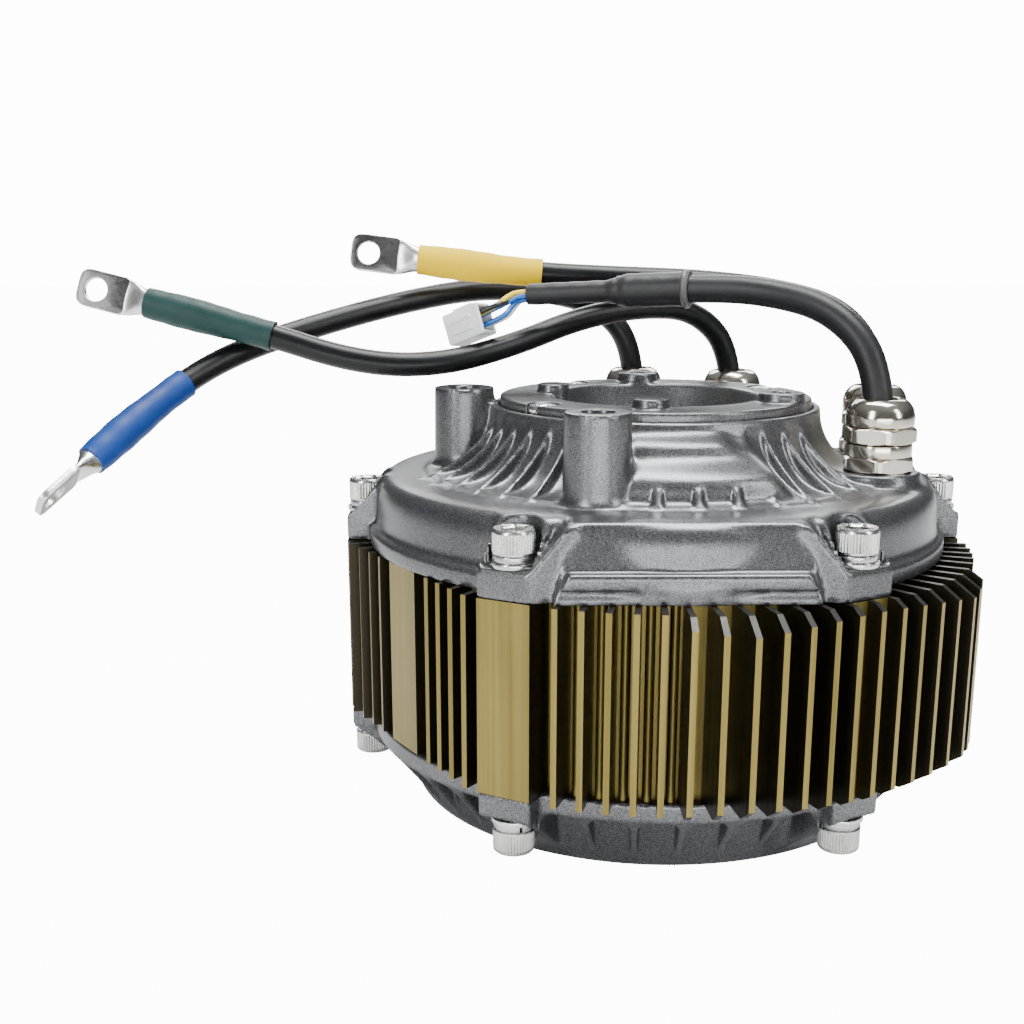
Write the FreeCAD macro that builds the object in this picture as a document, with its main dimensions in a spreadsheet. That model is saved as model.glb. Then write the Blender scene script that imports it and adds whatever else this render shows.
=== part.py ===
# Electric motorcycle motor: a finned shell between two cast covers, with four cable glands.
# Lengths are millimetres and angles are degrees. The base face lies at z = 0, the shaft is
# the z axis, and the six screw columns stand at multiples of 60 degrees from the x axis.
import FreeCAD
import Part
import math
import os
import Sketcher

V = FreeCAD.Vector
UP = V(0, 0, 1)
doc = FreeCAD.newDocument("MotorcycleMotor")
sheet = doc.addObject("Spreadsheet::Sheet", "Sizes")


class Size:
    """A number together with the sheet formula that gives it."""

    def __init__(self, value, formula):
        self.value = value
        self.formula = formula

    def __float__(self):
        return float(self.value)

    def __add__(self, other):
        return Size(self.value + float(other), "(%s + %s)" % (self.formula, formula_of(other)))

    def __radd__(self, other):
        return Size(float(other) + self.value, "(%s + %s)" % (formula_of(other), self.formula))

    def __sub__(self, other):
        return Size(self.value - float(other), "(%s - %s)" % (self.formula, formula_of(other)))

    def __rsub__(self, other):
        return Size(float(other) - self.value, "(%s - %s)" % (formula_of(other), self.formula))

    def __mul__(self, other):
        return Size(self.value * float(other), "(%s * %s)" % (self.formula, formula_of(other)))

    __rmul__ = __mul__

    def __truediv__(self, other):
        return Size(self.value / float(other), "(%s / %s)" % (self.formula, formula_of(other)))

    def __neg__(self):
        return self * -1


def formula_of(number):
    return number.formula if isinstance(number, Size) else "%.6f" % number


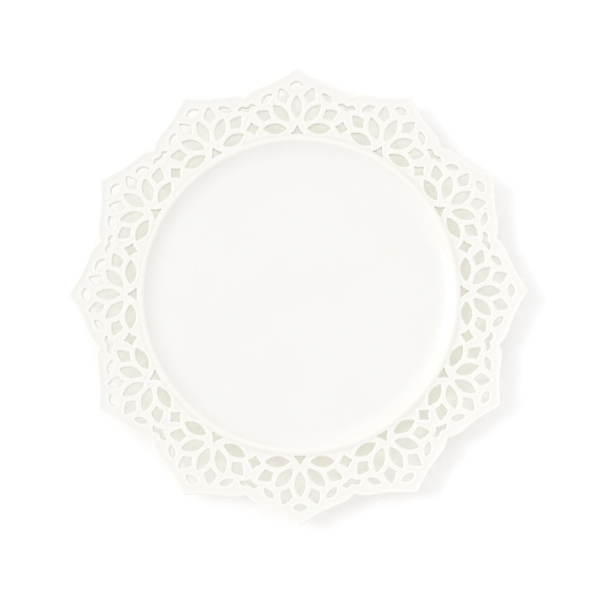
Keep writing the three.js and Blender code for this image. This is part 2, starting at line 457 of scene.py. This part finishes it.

━━━━━━━━━━━━━━━━━━━━━━━━━━━━━━

> _What is being asked_
Write the entire listing out again, word for word.

> _The response_
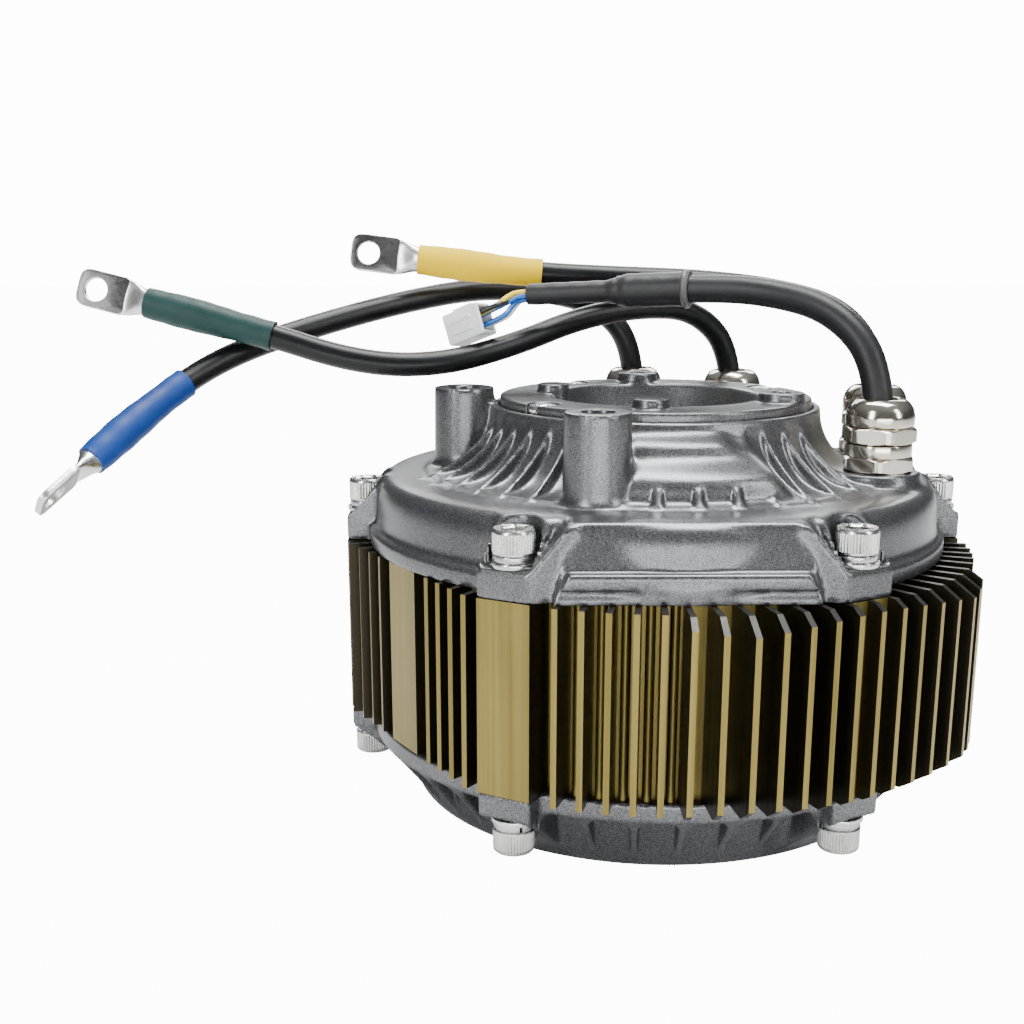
Write the FreeCAD macro that builds the object in this picture as a document, with its main dimensions in a spreadsheet. That model is saved as model.glb. Then write the Blender scene script that imports it and adds whatever else this render shows.
=== part.py ===
# Electric motorcycle motor: a finned shell between two cast covers, with four cable glands.
# Lengths are millimetres and angles are degrees. The base face lies at z = 0, the shaft is
# the z axis, and the six screw columns stand at multiples of 60 degrees from the x axis.
import FreeCAD
import Part
import math
import os
import Sketcher

V = FreeCAD.Vector
UP = V(0, 0, 1)
doc = FreeCAD.newDocument("MotorcycleMotor")
sheet = doc.addObject("Spreadsheet::Sheet", "Sizes")


class Size:
    """A number together with the sheet formula that gives it."""

    def __init__(self, value, formula):
        self.value = value
        self.formula = formula

    def __float__(self):
        return float(self.value)

    def __add__(self, other):
        return Size(self.value + float(other), "(%s + %s)" % (self.formula, formula_of(other)))

    def __radd__(self, other):
        return Size(float(other) + self.value, "(%s + %s)" % (formula_of(other), self.formula))

    def __sub__(self, other):
        return Size(self.value - float(other), "(%s - %s)" % (self.formula, formula_of(other)))

    def __rsub__(self, other):
        return Size(float(other) - self.value, "(%s - %s)" % (formula_of(other), self.formula))

    def __mul__(self, other):
        return Size(self.value * float(other), "(%s * %s)" % (self.formula, formula_of(other)))

    __rmul__ = __mul__

    def __truediv__(self, other):
        return Size(self.value / float(other), "(%s / %s)" % (self.formula, formula_of(other)))

    def __neg__(self):
        return self * -1


def formula_of(number):
    return number.formula if isinstance(number, Size) else "%.6f" % number


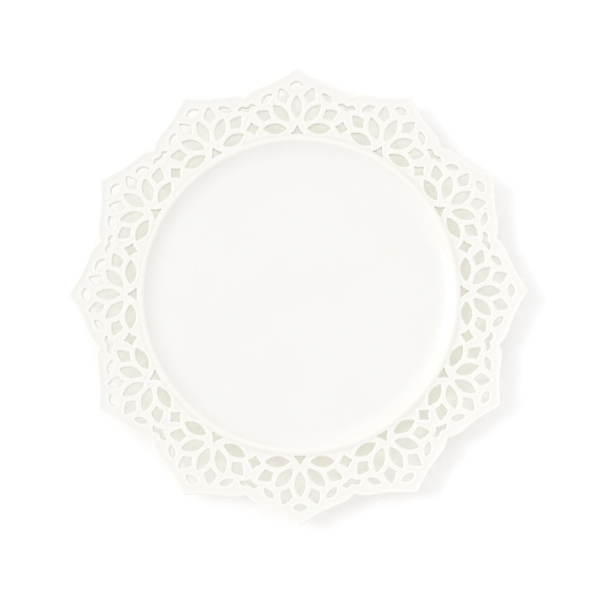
Keep writing the three.js and Blender code for this image. This is part 2, starting at line 457 of scene.py. This part finishes it.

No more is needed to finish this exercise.